仕事中、通勤途中の病気やケガが 原因で亡くなった場合については、 原則、労災保険給付の対象となり、 健康保険給付の対象外となります。

労災保険給付の対象とならない場合は、健康保険の給付対象となります。

ただし、亡くなった方が法人の役員の場合については、健康保険の給付対象とならない場合があります。

申請期限について

・埋葬料/家族埋葬料…死亡年月日の翌日から2年
・埋葬費…埋葬年月日の翌日から2年

事故にあったとき(第三者行為による傷病届等について)

第三者行為による傷病とは

第三者によって起こされた病気や怪我のことを「第三者行為による傷病」と言います。

例えば、車を運転している時、対向車にぶつかられて怪我をしてしまった、この場合に負った怪我や病気が「第三者行為による傷病」に該当します。

第三者行為による傷病届等

交通事故や喧嘩など、第三者の行為による負傷で、健康保険で治療を受けたときには「第三者行為による傷病届」の提出が必要です。

「第三者」とは、法律的には「特定の案件・関係について、当事者ではないその他の関係者」のことを指します。

今回の「第三者行為による傷病届」は協会けんぽ(健康保険組合)に提出する書類です。

健康保険において、事業主や協会けんぽ(健保保険組合)、被保険者や被扶養者は「当事者」、その健康保険に関係のない人は「第三者」となります。

健康保険に関係のない「第三者」によって健康を害された場合、「第三者行為により怪我をした(病気になった)」といいます。

つまり、自動車同士の事故で怪我をしたときは、交通事故の相手(加害者)が「第三者」となるため、「第三者行為による傷病届」を提出する必要があります。

これによって、協会けんぽ(健康保険組合)は一旦被害者の医療費の7割を負担し、その後加害者側に医療費を請求(求償)できるようになります。
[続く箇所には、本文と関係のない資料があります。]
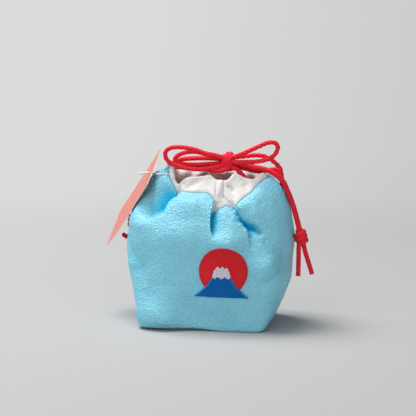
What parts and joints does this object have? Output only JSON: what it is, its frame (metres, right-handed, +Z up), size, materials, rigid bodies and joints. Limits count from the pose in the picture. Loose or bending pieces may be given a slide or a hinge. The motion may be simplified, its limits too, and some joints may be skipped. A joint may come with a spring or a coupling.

なお、通勤中や業務中の怪我の場合は健康保険ではなく労災保険を利用することになるため、この届出については、健康保険ではなく、労災に対する手続きとして行う必要があります。

交通事故による怪我の治療は自由診療によることが大原則ですが、健康保険を使って交通事故の怪我の治療を行う場合、「第三者行為による傷病届」の提出することで健康保険の金額で治療をすることができます。

提出期限は定められていませんが、出来るだけ速やかに提出します。(届出をしないまま健康保険を利用していると、立て替え分を請求され、健康保険からの給付を制限される可能性もあるので注意が必要です。)

提出書類の中には、加害者側の署名が必要な「誓約書(確約書・念書)」がありますが、健康保険を利用するのに加害者側の同意が必要ということではないため、「署名を拒否された」「連絡がつかなかった」などという理由を添えれば、誓約書がなくても申請することが可能です。

「第三者行為による傷病届」の提出ですが、以下の添付書類が必要になります。
(必要な書類やその名称は保険組合等によって異なる場合があります)

  • 負傷原因報告書
    負傷の原因について詳細を記載する書類です。日時や場所、何をしているときに負傷したかなどを細かく記入します。
  • 事故発生状況報告書
    交通事故の場合、どのような状況で事故が起こったのかを図などで説明する書類です。
  • 同意書(念書)
    負傷者(保険加入者)が署名する書類です。「自分が事故の相手方に有している損害賠償請求権を、保険者が保険給付の限度において取得することに同意する」という内容のものです。
  • 誓約書(確約書・念書)
    加害者側が署名する書類です。「今後保険者から求償されたら過失割合の範囲において納付します」という内容のものです。
    前述のとおり、相手によっては署名を拒否するかもしれませんが、その場合は「連絡がつかない」「署名がもらえなかった」などの理由を負傷者側で書くことになります。
  • 交通事故証明書(人身事故証明書入手不能理由書)
    事故後に警察に届け出をしていれば、各都道府県の交通安全運転センターで発行してもらえます。